- [RECORDS]
====

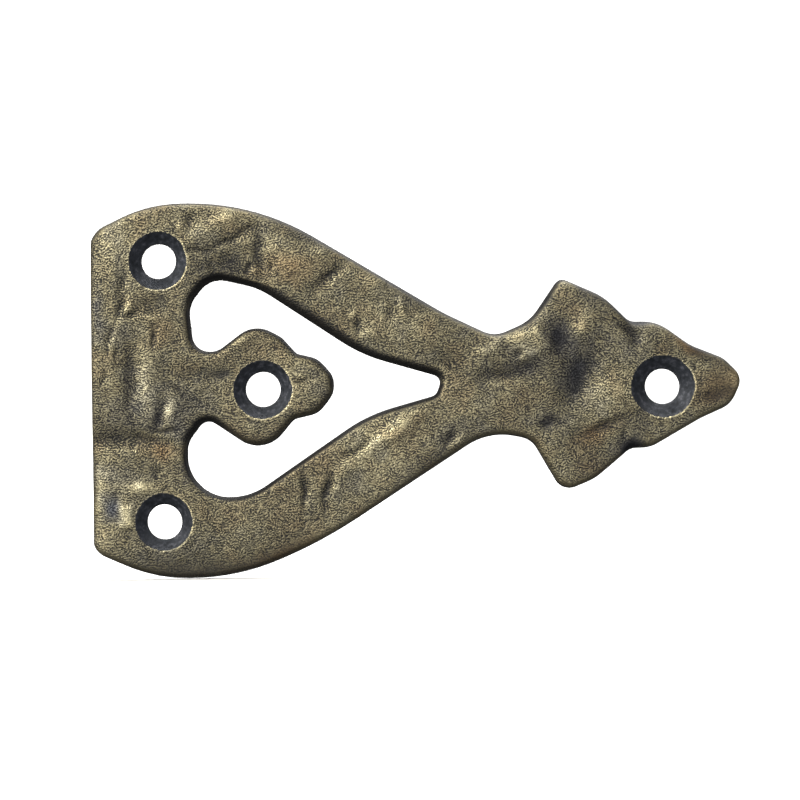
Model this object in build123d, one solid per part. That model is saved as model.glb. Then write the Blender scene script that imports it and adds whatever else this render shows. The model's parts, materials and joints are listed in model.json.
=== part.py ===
from build123d import *
import os

# Decorative hinge front: a one-piece sand-cast plate with the look of a strap hinge, screwed to a door beside
# a plain butt hinge. X runs along the strap from the straight butt edge to the tip, Z is up and the show face
# looks along -Y. The origin is the middle of the butt edge on the flat back, which lies in the plane Y = 0.
# Lengths are in millimetres and angles in degrees.

# Driving dimensions of the casting.
plate_thickness = 4.0
draft_angle = 5.0
edge_rounding = 0.9
butt_allowance = 0.4

# Countersunk holes for the fixing screws, each as (x, z) of its centre and the radius of its countersink at the
# show face. The hole in the head was sunk a little deeper than the others.
screw_bore_radius = 2.75
countersink_angle = 90.0
screw_holes = {
    "upper butt corner": (10.6, 20.3, 4.7),
    "lower butt corner": (11.1, -20.6, 4.7),
    "tongue": (26.8, 0.0, 4.7),
    "head": (89.5, -0.3, 5.0),
}

# Corners of the outline at the back, as (x, z, radius), clockwise as seen from the front. The two sides differ
# a little, because the pattern was carved by hand.
outer_corners = [
    # butt edge, with the allowance that is dressed off it
    (-butt_allowance, -25.2, 3.4),
    (-butt_allowance, 24.9, 4.4),
    # upper arm, from its round shoulder down to the neck
    (9.2, 29.5, 22.0),
    (25.8, 29.5, 38.0),
    (55.3, 11.7, 25.0),
    (63.2, 7.9, 4.2),
    # upper barb of the head, and the small lobe in front of it
    (68.8, 10.3, 7.0),
    (73.5, 17.1, 1.5),
    (80.5, 14.0, 10.0),
    (84.5, 10.0, 2.0),
    (88.8, 10.0, 7.0),
    # tip
    (94.0, 6.2, 8.0),
    (99.2, 4.1, 3.5),
    (102.3, 1.0, 2.6),
    (100.3, -3.3, 4.0),
    (95.5, -5.4, 10.0),
    # small lobe and lower barb of the head
    (87.6, -9.9, 5.0),
    (84.4, -10.0, 2.0),
    (78.8, -14.7, 8.0),
    (73.6, -16.8, 2.6),
    (68.8, -8.4, 3.4),
    # lower arm, from the neck back to its round shoulder
    (62.2, -7.0, 10.0),
    (35.9, -24.0, 75.0),
    (22.4, -29.6, 36.0),
    (9.4, -29.5, 24.0),
]

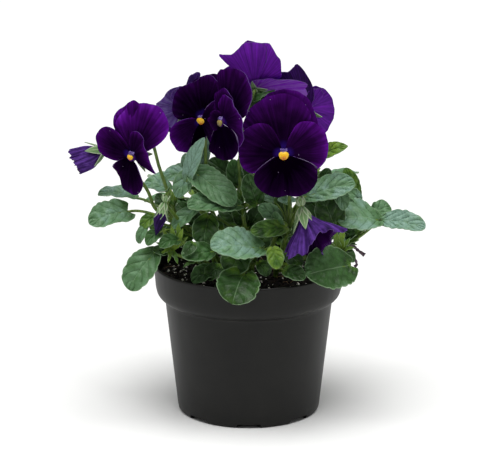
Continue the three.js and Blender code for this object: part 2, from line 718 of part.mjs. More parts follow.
// Flowers that show their face, and those seen from behind, each on its shoot
const FLOWERS = {
  bloom_left: {
    shoot: "shoot_left", from: 0.6, stalk: [[-55, -7, 150], [-61, -9, 172]],
    throat: [-72, -24, 170.5], facing: [-0.5, -0.86, 0], up: [0.25, 0, 1], size: 0.9,
    upperLeft: { axis: 106, reach: 39, spread: 46 }, upperRight: { axis: 84, reach: 38, spread: 50 },
    left: { axis: 166, reach: 29, spread: 56 }, lower: { axis: -86, reach: 26, spread: 42 },
    right: { axis: 12, lift: 22, reach: 24, spread: 60 },
  },
  bloom_mid_left: {
    shoot: "shoot_mid_left", from: 0.8, stalk: [[-27, -5, 165], [-27, -3, 190]],
    throat: [-29, -11, 191], facing: [-0.3, -0.9, -0.2], up: [-0.15, 0, 1],
    size: 0.78, left: { axis: 196, reach: 30 }, right: { reach: 16, lift: -25 }, upperRight: { axis: 66 },
  },
  bloom_mid: {
    shoot: "shoot_centre", from: 0.9, stalk: [[-6, -12, 160], [-4, -20, 184]],
    throat: [-16, -33, 194], facing: [-0.84, -0.54, 0.05], up: [0.1, 0.2, 1], size: 0.9,
    left: { reach: 12, lift: 25 }, upperLeft: { reach: 25, spread: 42, axis: 94 },
    upperRight: { axis: 78 }, lower: { axis: -78 },
  },
  bloom_front: {
    shoot: "shoot_front_right", from: 0.95, stalk: [[25, -32, 145], [22, -38, 172]],
    throat: [21, -48, 177], facing: [0, -0.97, 0.2], up: [0, 0, 1],
    upperLeft: { axis: 108, reach: 39, spread: 50 }, upperRight: { axis: 78, reach: 40, spread: 50 },
    right: { reach: 27.5 }, lower: { spread: 80 },
  },
  bloom_top: {
    shoot: "shoot_back", from: 0.9, stalk: [[1, 12, 165], [-1, -3, 192]],
    throat: [4, 2, 209], facing: [0.1, 0.9, 0.35], up: [-0.1, 0, 1], size: 0.82,
    upperLeft: { reach: 41, spread: 44 }, upperRight: { reach: 42, spread: 50 },
    left: { tilt: 50, axis: 178 },
  },
  bloom_rear_right: {
    shoot: "shoot_back_right", from: 0.9, stalk: [[42, 20, 160], [41, 14, 184]],
    throat: [37, 24, 190], facing: [-0.3, 0.85, 0.35], up: [0.1, 0, 1], size: 0.68,
    upperRight: { axis: 76, reach: 44, spread: 34 }, upperLeft: { axis: 96, reach: 24, spread: 40 },
    left: { axis: 184, reach: 32, spread: 66 },
  },
  bloom_rear_left: {
    shoot: "shoot_back_left", from: 0.9, stalk: [[-26, 18, 152], [-34, 6, 180]],
    throat: [-42, 14, 192], facing: [-0.4, 0.85, 0.2], up: [0, 0, 1], size: 0.7,
    upperRight: { reach: 26, spread: 40 }, upperLeft: { axis: 112, reach: 40, spread: 30 },
    right: { axis: 2, reach: 26 },
  },
};

// A half-open bud and a fading bloom, whose petals hang together as a pleated bell
const BELLS = {
  bloom_drooping: {
    shoot: "shoot_front_right", from: 0.5, stalk: [[21, -26, 120], [29, -31, 147]],
    throat: [33, -45, 139.5], facing: [0.2, -0.15, -0.95], up: [0, -1, 0],
    length: 25, radii: [3, 7, 12, 15.5], pleat: 0.1, lobe: 0.08, sepals: 52,
  },
  bud_left: {
    shoot: "shoot_left", from: 0.75, stalk: [[-66, -3, 148], [-84, -2, 169]],
    throat: [-93.5, -2, 168], facing: [-0.93, -0.2, -0.25], up: [0, 0, 1],
    length: 18, radii: [6, 8, 8], pleat: 0.12, lobe: 0.08, sepals: 15, size: 0.8,
  },
};

const ROLLED_BUDS = {
  bud_low: {
    shoot: "shoot_left", from: 0.62, stalk: [[-50, -24, 138], [-50, -32, 150]],
    throat: [-53, -34, 139.5], facing: [-0.2, -0.1, -0.97], up: [0, -1, 0],
    size: 0.9, length: 17, radius: 4.2, sepals: 40,
  },
};

const planter = new THREE.Group();
planter.add(meshOf("pot", potSolid(), COLOURS.pot));

const feet = Object.values(SHOOTS).map(({ foot }) => foot);
planter.add(meshOf("compost", compostSolid(feet), COLOURS.compost));

for (const [name, shoot] of Object.entries(SHOOTS)) {
  const [x, y] = shoot.foot;
  const curve = new THREE.CatmullRomCurve3(
    [
      new THREE.Vector3(x, y, COMPOST_TOP - HOLE_DEPTH + FIT_GAP),
      new THREE.Vector3(x, y, COMPOST_TOP + 2),
      ...shoot.stem.map(point),
    ],
    false,
    "catmullrom",
    0.5,
  );
  const leaves = shoot.leaves ?? fannedLeaves(shoot, curve);
  const solids = [stemSolid(curve, SHOOT_RADIUS, SHOOT_RADIUS * 0.7, SHOOT_SIDES, SHOOT_STEPS)];
  for (const leaf of leaves) solids.push(leafSolid(curve, leaf));
  for (const flower of Object.values({ ...FLOWERS, ...BELLS, ...ROLLED_BUDS })) {
    if (flower.shoot === name) solids.push(stalkSolid(curve, flower), calyxSolid(flower));
  }
  planter.add(meshOf(name, joined(solids), COLOURS.leaf));
}

for (const [name, flower] of Object.entries(FLOWERS)) {
  planter.add(meshOf(name + "_petals", petalsSolid(flower), COLOURS.petal));
  planter.add(meshOf(name + "_eye", eyeSolid(flower), COLOURS.eye));
}
for (const [name, bell] of Object.entries(BELLS)) {
  planter.add(meshOf(name + "_petals", bellSolid(bell), COLOURS.petal));
}
for (const [name, bud] of Object.entries(ROLLED_BUDS)) {
  planter.add(meshOf(name + "_petals", rolledBudSolid(bud), COLOURS.petal));
}

export default planter;
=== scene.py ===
import math
import random

import bpy
from mathutils import Matrix, Vector, noise


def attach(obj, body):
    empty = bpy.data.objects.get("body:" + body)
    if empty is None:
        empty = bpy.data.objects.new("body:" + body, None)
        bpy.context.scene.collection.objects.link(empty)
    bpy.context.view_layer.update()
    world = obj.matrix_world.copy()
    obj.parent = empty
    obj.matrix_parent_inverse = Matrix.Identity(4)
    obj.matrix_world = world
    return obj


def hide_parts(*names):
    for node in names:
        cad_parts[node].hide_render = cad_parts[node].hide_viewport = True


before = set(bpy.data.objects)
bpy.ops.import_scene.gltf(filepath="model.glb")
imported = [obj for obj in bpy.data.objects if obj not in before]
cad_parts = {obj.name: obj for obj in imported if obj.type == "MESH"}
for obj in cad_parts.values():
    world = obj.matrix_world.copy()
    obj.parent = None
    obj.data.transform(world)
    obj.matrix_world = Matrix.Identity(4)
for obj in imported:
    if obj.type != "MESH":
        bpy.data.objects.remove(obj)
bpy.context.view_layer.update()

# The scene is in metres. Lengths in the tables and dictionaries are in mm, unless a note says otherwise.
mm = 0.001


def toLinear(hexColour):
    def channel(start):
        value = int(hexColour[start:start + 2], 16) / 255
        return value / 12.92 if value <= 0.04045 else ((value + 0.055) / 1.055) ** 2.4
    return (channel(1), channel(3), channel(5), 1.0)


def addNode(tree, kind, inputs=(), **settings):
    node = tree.nodes.new("ShaderNode" + kind)
    for name, value in settings.items():
        setattr(node, name, value)
    for name, value in dict(inputs).items():
        if isinstance(value, bpy.types.NodeSocket):
            tree.links.new(value, node.inputs[name])
        else:
            node.inputs[name].default_value = value
    return node


def newMaterial(name, finish):
    material = bpy.data.materials.new(name)
    material.use_nodes = True
    tree = material.node_tree
    shader = tree.nodes["Principled BSDF"]
    for socket, value in finish.items():
        shader.inputs[socket].default_value = value
    return material, tree, shader


def setRamp(ramp, stops):
    elements = ramp.color_ramp.elements
    while len(elements) < len(stops):
        elements.new(0.5)
    for element, (place, colour) in zip(elements, stops):
        element.position = place
        element.color = toLinear(colour)
    return ramp.outputs["Color"]


def clearSelection():
    if bpy.context.object and bpy.context.object.mode != "OBJECT":
        bpy.ops.object.mode_set(mode="OBJECT")
    bpy.ops.object.select_all(action="DESELECT")


def pickOnly(piece):
    clearSelection()
    piece.select_set(True)
    bpy.context.view_layer.objects.active = piece


def mergeDoubles(piece, distance, recalculate=False):
    pickOnly(piece)
    bpy.ops.object.mode_set(mode="EDIT")
    bpy.ops.mesh.select_all(action="SELECT")
    bpy.ops.mesh.remove_doubles(threshold=distance)
    if recalculate:
        bpy.ops.mesh.normals_make_consistent(inside=False)
    bpy.ops.object.mode_set(mode="OBJECT")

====

- [YOUR GOAL] Exactly as they appear, please write out the lines from the opening of the listing above down to the line containing "butt_allowance = 0.4", with both end lines included.

- [TASK RESULT]
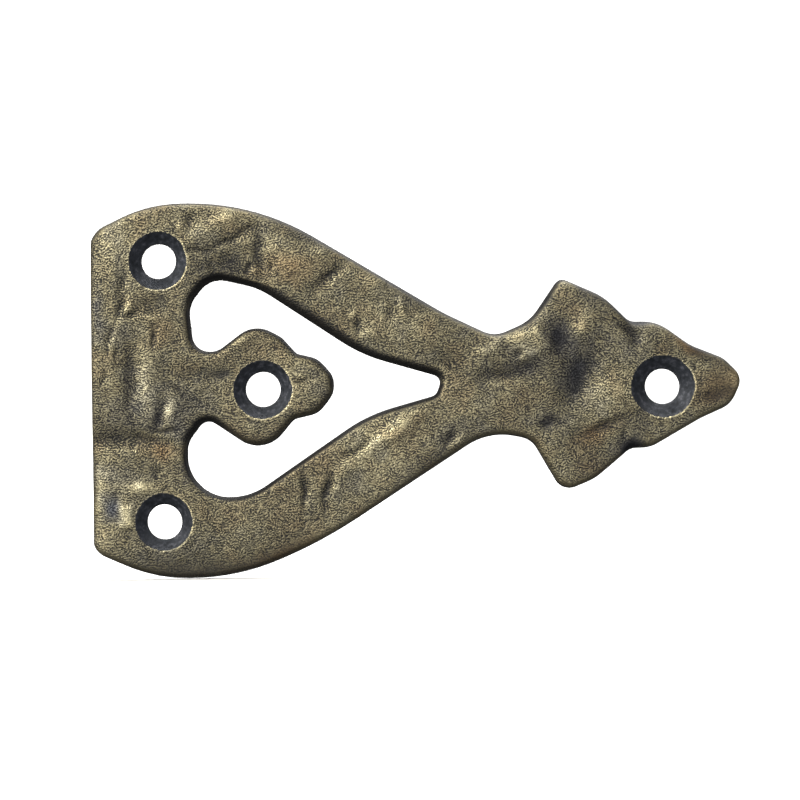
Model this object in build123d, one solid per part. That model is saved as model.glb. Then write the Blender scene script that imports it and adds whatever else this render shows. The model's parts, materials and joints are listed in model.json.
=== part.py ===
from build123d import *
import os

# Decorative hinge front: a one-piece sand-cast plate with the look of a strap hinge, screwed to a door beside
# a plain butt hinge. X runs along the strap from the straight butt edge to the tip, Z is up and the show face
# looks along -Y. The origin is the middle of the butt edge on the flat back, which lies in the plane Y = 0.
# Lengths are in millimetres and angles in degrees.

# Driving dimensions of the casting.
plate_thickness = 4.0
draft_angle = 5.0
edge_rounding = 0.9
butt_allowance = 0.4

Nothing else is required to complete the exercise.